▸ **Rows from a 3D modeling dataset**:
(begin)
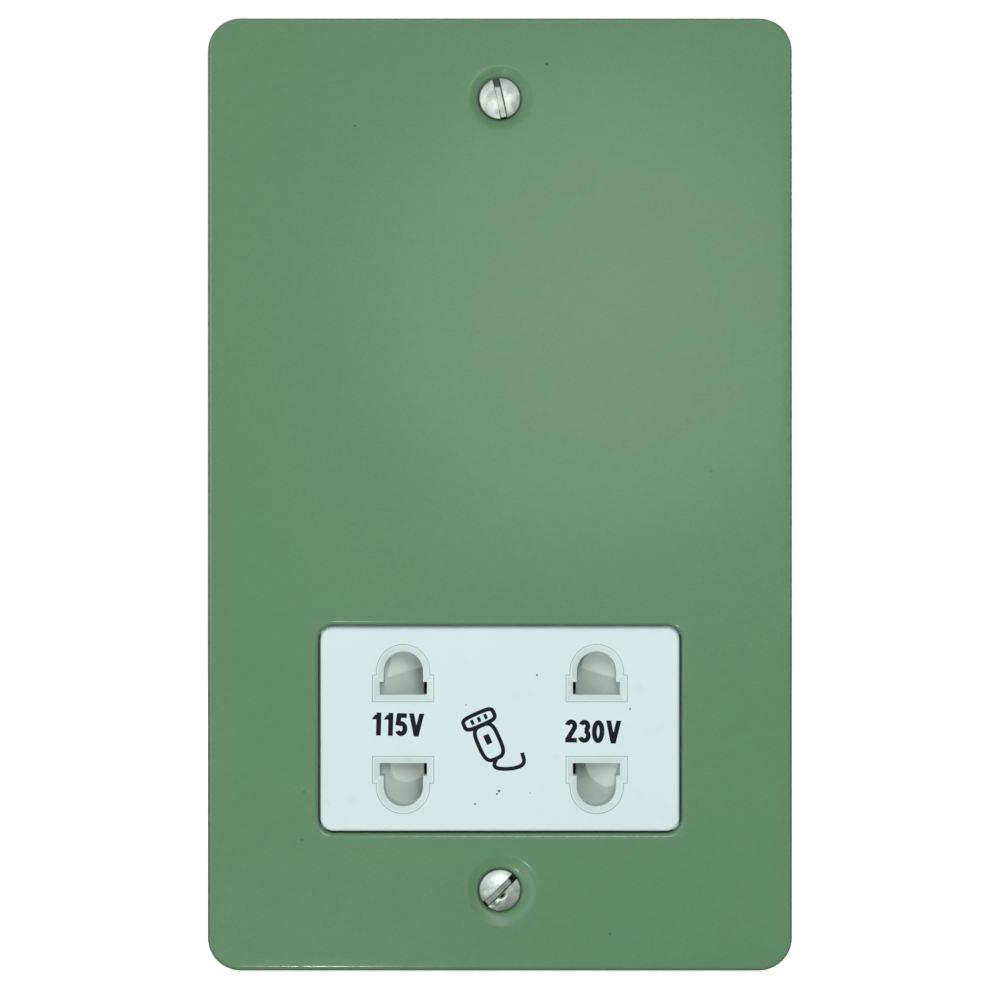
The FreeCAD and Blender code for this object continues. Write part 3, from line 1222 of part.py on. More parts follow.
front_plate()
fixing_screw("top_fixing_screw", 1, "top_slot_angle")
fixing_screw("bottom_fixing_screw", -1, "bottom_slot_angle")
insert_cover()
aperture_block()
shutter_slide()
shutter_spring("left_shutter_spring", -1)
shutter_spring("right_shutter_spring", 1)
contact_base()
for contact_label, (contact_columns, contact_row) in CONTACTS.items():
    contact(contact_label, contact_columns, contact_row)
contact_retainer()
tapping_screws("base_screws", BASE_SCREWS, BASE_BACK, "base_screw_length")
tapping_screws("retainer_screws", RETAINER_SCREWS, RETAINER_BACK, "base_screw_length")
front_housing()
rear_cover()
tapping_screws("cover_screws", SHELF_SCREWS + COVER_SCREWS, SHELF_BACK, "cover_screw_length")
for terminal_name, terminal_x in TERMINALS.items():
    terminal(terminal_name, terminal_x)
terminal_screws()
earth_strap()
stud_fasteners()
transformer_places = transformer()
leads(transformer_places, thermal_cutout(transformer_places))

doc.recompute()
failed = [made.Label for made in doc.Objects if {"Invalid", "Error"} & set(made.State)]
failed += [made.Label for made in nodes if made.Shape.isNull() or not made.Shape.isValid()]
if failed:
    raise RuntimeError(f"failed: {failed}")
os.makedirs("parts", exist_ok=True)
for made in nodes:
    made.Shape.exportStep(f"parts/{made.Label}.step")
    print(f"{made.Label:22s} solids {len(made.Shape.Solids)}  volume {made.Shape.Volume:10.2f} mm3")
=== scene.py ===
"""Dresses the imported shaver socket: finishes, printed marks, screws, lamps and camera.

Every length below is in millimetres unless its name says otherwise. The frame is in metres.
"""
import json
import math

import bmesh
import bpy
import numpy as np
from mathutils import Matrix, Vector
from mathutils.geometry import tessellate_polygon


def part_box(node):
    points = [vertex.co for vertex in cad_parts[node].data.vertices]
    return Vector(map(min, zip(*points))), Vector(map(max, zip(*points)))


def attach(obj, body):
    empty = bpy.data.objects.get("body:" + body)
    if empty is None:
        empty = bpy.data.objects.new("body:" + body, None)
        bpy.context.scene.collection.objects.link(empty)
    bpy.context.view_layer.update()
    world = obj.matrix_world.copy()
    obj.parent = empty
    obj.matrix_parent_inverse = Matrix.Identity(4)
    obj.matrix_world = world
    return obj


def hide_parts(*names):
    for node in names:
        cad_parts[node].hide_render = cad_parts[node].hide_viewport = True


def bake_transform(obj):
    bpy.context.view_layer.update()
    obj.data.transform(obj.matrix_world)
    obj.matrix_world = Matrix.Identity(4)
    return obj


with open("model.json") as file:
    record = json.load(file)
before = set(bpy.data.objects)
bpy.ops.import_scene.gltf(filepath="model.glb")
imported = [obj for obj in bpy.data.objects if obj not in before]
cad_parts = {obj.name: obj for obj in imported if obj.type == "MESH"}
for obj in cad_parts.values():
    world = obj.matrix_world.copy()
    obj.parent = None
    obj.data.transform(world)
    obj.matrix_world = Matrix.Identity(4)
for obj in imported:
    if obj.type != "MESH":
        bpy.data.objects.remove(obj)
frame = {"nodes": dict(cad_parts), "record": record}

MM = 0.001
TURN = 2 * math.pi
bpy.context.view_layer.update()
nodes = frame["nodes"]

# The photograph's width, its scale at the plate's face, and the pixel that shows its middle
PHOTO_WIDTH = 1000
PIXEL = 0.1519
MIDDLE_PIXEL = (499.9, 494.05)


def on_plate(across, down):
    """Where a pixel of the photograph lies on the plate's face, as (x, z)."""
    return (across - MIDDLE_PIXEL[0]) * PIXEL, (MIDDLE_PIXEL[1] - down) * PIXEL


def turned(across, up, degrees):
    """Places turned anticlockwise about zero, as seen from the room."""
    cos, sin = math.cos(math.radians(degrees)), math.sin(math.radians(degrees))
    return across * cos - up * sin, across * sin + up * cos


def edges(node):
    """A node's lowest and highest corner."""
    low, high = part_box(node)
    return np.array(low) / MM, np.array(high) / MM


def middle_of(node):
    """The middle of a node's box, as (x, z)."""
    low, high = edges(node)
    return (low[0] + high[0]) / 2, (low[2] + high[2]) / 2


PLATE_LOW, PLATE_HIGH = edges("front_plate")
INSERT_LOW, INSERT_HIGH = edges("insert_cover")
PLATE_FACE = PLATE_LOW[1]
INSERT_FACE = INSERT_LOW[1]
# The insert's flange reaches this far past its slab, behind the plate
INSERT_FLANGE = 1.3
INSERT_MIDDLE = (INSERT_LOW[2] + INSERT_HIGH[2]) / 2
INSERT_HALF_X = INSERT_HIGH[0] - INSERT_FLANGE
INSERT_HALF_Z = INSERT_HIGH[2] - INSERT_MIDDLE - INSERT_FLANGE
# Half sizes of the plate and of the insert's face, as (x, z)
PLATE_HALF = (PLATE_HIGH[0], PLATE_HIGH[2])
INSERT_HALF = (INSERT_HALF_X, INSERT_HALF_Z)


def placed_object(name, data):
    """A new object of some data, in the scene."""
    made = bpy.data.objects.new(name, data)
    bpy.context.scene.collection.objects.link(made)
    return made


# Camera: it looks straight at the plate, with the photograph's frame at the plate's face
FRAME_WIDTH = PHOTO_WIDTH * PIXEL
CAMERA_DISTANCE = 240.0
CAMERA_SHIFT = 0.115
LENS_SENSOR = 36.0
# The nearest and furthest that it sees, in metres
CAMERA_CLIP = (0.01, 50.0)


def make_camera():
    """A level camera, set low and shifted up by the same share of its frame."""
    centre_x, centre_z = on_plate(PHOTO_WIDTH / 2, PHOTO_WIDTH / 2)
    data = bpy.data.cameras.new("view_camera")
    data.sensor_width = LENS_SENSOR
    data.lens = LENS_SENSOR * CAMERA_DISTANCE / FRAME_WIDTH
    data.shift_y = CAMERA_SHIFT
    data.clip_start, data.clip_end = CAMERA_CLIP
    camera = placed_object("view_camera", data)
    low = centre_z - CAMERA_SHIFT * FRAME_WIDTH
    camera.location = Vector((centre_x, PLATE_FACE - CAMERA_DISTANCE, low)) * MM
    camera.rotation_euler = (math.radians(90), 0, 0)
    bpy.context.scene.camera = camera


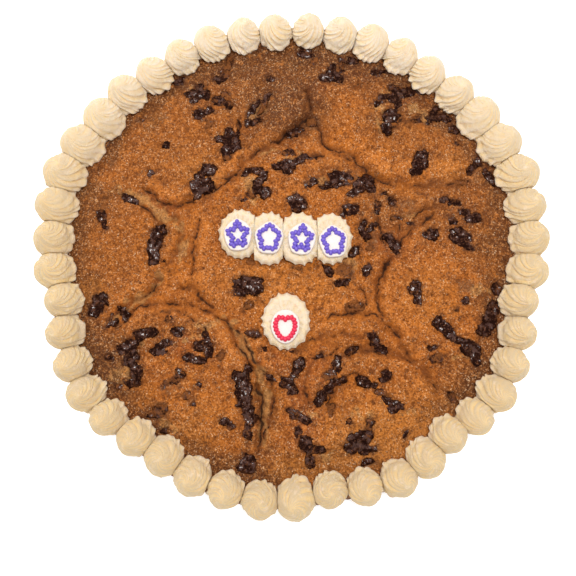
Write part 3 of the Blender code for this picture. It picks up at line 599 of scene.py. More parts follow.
(end)
▸ **PROBLEM TO WORK ON**:
The first line to be transcribed is the one containing "doc.recompute()", and the last is the one containing "obj.data.transform(obj.matrix_world)". Transcribe exactly those lines and nothing else.

▸ **REPLY**:
doc.recompute()
failed = [made.Label for made in doc.Objects if {"Invalid", "Error"} & set(made.State)]
failed += [made.Label for made in nodes if made.Shape.isNull() or not made.Shape.isValid()]
if failed:
    raise RuntimeError(f"failed: {failed}")
os.makedirs("parts", exist_ok=True)
for made in nodes:
    made.Shape.exportStep(f"parts/{made.Label}.step")
    print(f"{made.Label:22s} solids {len(made.Shape.Solids)}  volume {made.Shape.Volume:10.2f} mm3")
=== scene.py ===
"""Dresses the imported shaver socket: finishes, printed marks, screws, lamps and camera.

Every length below is in millimetres unless its name says otherwise. The frame is in metres.
"""
import json
import math

import bmesh
import bpy
import numpy as np
from mathutils import Matrix, Vector
from mathutils.geometry import tessellate_polygon


def part_box(node):
    points = [vertex.co for vertex in cad_parts[node].data.vertices]
    return Vector(map(min, zip(*points))), Vector(map(max, zip(*points)))


def attach(obj, body):
    empty = bpy.data.objects.get("body:" + body)
    if empty is None:
        empty = bpy.data.objects.new("body:" + body, None)
        bpy.context.scene.collection.objects.link(empty)
    bpy.context.view_layer.update()
    world = obj.matrix_world.copy()
    obj.parent = empty
    obj.matrix_parent_inverse = Matrix.Identity(4)
    obj.matrix_world = world
    return obj


def hide_parts(*names):
    for node in names:
        cad_parts[node].hide_render = cad_parts[node].hide_viewport = True


def bake_transform(obj):
    bpy.context.view_layer.update()
    obj.data.transform(obj.matrix_world)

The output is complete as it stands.